SUPPLIED MATERIAL:
— BEGIN —

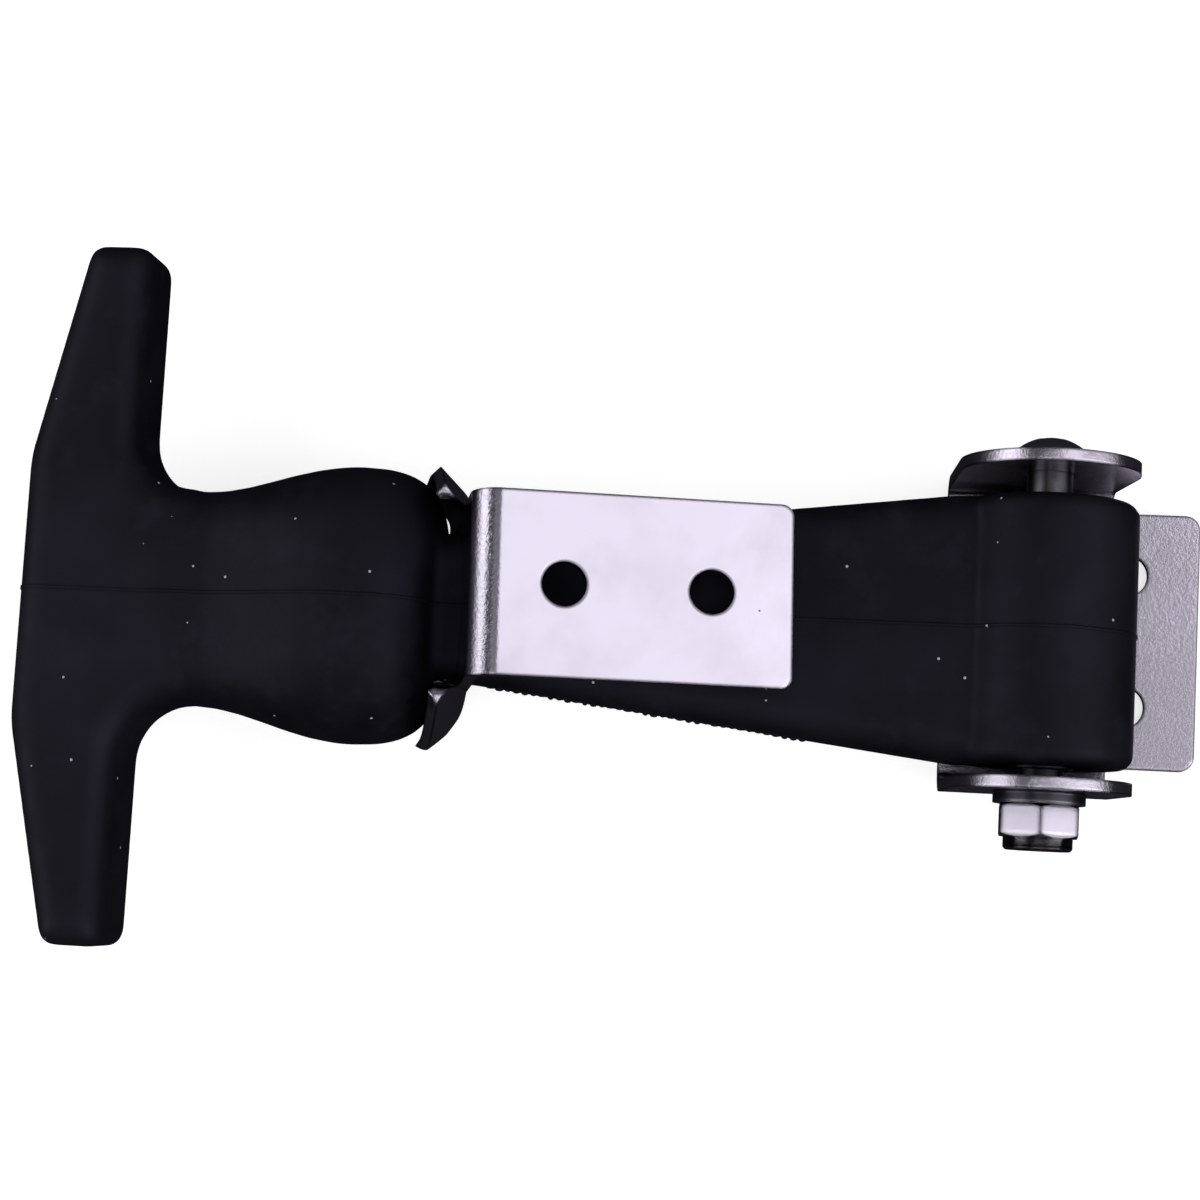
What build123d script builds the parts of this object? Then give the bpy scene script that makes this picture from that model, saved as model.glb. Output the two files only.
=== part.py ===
from build123d import *

import os
from math import cos, pi, radians, sin, tan

# Rubber T draw latch: a moulded rubber T-handle on a pivot bolt, its folded base bracket,
# and the keeper that hangs on the handle's neck. Millimetres, +Z up, the base plate on z = 0.
# The origin is the centre of the base plate's two mounting holes, on the plate's underside.
# The handle points along -X and the pivot bolt lies along Y.

os.makedirs("parts", exist_ok=True)

# ---------------------------------------------------------------- driving dimensions
# Sheet metal
base_sheet = 1.6
keeper_sheet = 1.6

# Pivot bolt, nut and washer
bolt_diameter = 6.0
bolt_length = 50.0
head_diameter = 11.0
head_height = 3.3
socket_across_flats = 4.0
socket_depth = 2.0
bolt_end_chamfer = 0.6
washer_diameter = 12.0
washer_thickness = 1.6
nut_across_flats = 10.0
nut_height = 6.0
nut_collar_diameter = 9.0
nut_collar_height = 1.7
nut_collar_lip = 0.35
insert_height = 1.5
hardware_clearance = 0.2

# Base bracket
pivot_height = 15.5
pivot_setback = 11.6
ear_gap = 40.2
ear_radius = 11.8
ear_bend_radius = 1.2
web_to_handle = 13.0
web_to_tab = 9.2
tab_reach = 9.6
tab_width = 34.8
tab_corner_radius = 2.0
base_hole_diameter = 5.5
base_hole_spacing = 18.0

# Rubber handle, measured from the pivot axis along the handle
eye_diameter = 23.6
eye_width = 34.8
eye_edge_chamfer = 1.2
sleeve_wall = 1.1
sleeve_clearance = 0.08
sleeve_proud = 0.3
eye_slide = 1.1
strap_depth = 15.0
strap_edge_radius = 3.6
strap_root = 12.0
neck_reach = 80.3
neck_length = 5.0
neck_width = 19.8
neck_depth = 12.4
neck_edge_radius = 4.0
shoulder_length = 11.2
bulb_width = 37.4
bulb_depth = 30.8
bulb_squareness = 2.15
shoulder_squareness = 2.6
waist_reach = 113.4
waist_width = 28.8
waist_depth = 18.0
waist_squareness = 3.0
hub_squareness = 4.5
grip_inner_reach = 122.0
grip_back_reach = 137.0
grip_span = 95.0
grip_flat_back = 36.0
grip_tip_thickness = 8.5
grip_depth = 16.0
grip_edge_radius = 4.0
grip_root_radius = 8.0
grip_tip_radius = 2.0
grip_back_radius = 14.0

# Keeper, hung on the neck
keeper_tilt = 15.0
keeper_roll = 4.0
keeper_yaw = 2.0
keeper_slack = 1.9
flange_length = 41.5
flange_width = 24.0
flange_corner_radius = 1.6
flange_bend_radius = 2.2
keeper_hole_diameter = 5.8
keeper_hole_spacing = 19.0
keeper_hole_edge = 10.6
slot_clearance = 0.9
fork_rise = 11.6
fork_seat = 2.2
fork_outer_radius = 19.0
fork_leg = 10.0
flare_angle = 46.0
flare_bend_radius = 2.5
neck_rest_gap = 0.6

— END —

Repeat the material word for word from its opening line up to and including the line containing "base_hole_spacing = 18.0".

EXERCISE RESULT:
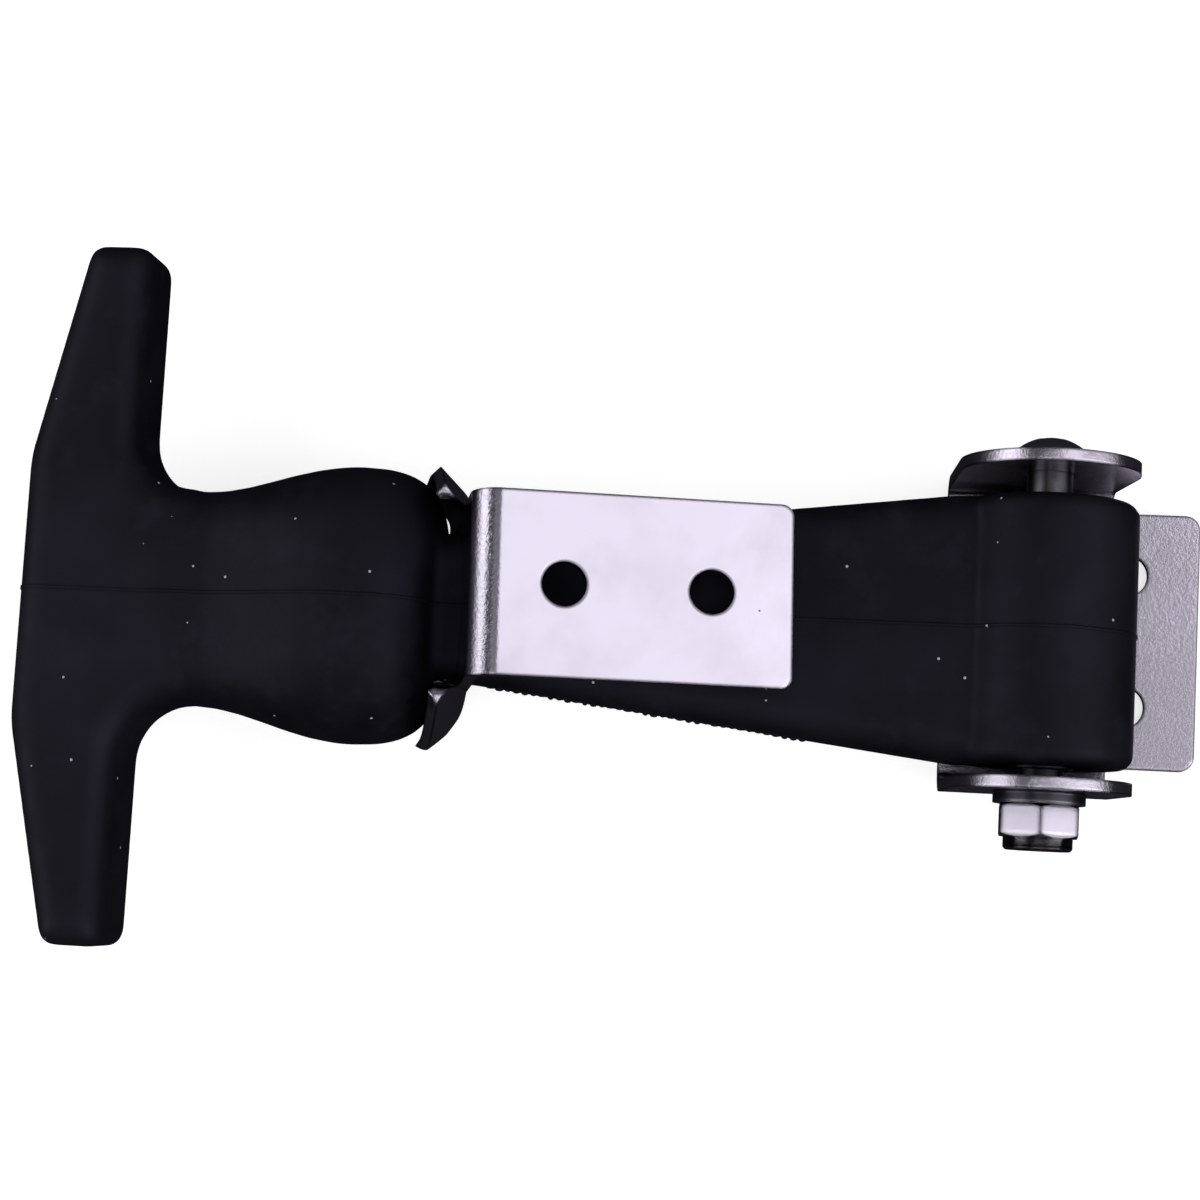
What build123d script builds the parts of this object? Then give the bpy scene script that makes this picture from that model, saved as model.glb. Output the two files only.
=== part.py ===
from build123d import *

import os
from math import cos, pi, radians, sin, tan

# Rubber T draw latch: a moulded rubber T-handle on a pivot bolt, its folded base bracket,
# and the keeper that hangs on the handle's neck. Millimetres, +Z up, the base plate on z = 0.
# The origin is the centre of the base plate's two mounting holes, on the plate's underside.
# The handle points along -X and the pivot bolt lies along Y.

os.makedirs("parts", exist_ok=True)

# ---------------------------------------------------------------- driving dimensions
# Sheet metal
base_sheet = 1.6
keeper_sheet = 1.6

# Pivot bolt, nut and washer
bolt_diameter = 6.0
bolt_length = 50.0
head_diameter = 11.0
head_height = 3.3
socket_across_flats = 4.0
socket_depth = 2.0
bolt_end_chamfer = 0.6
washer_diameter = 12.0
washer_thickness = 1.6
nut_across_flats = 10.0
nut_height = 6.0
nut_collar_diameter = 9.0
nut_collar_height = 1.7
nut_collar_lip = 0.35
insert_height = 1.5
hardware_clearance = 0.2

# Base bracket
pivot_height = 15.5
pivot_setback = 11.6
ear_gap = 40.2
ear_radius = 11.8
ear_bend_radius = 1.2
web_to_handle = 13.0
web_to_tab = 9.2
tab_reach = 9.6
tab_width = 34.8
tab_corner_radius = 2.0
base_hole_diameter = 5.5
base_hole_spacing = 18.0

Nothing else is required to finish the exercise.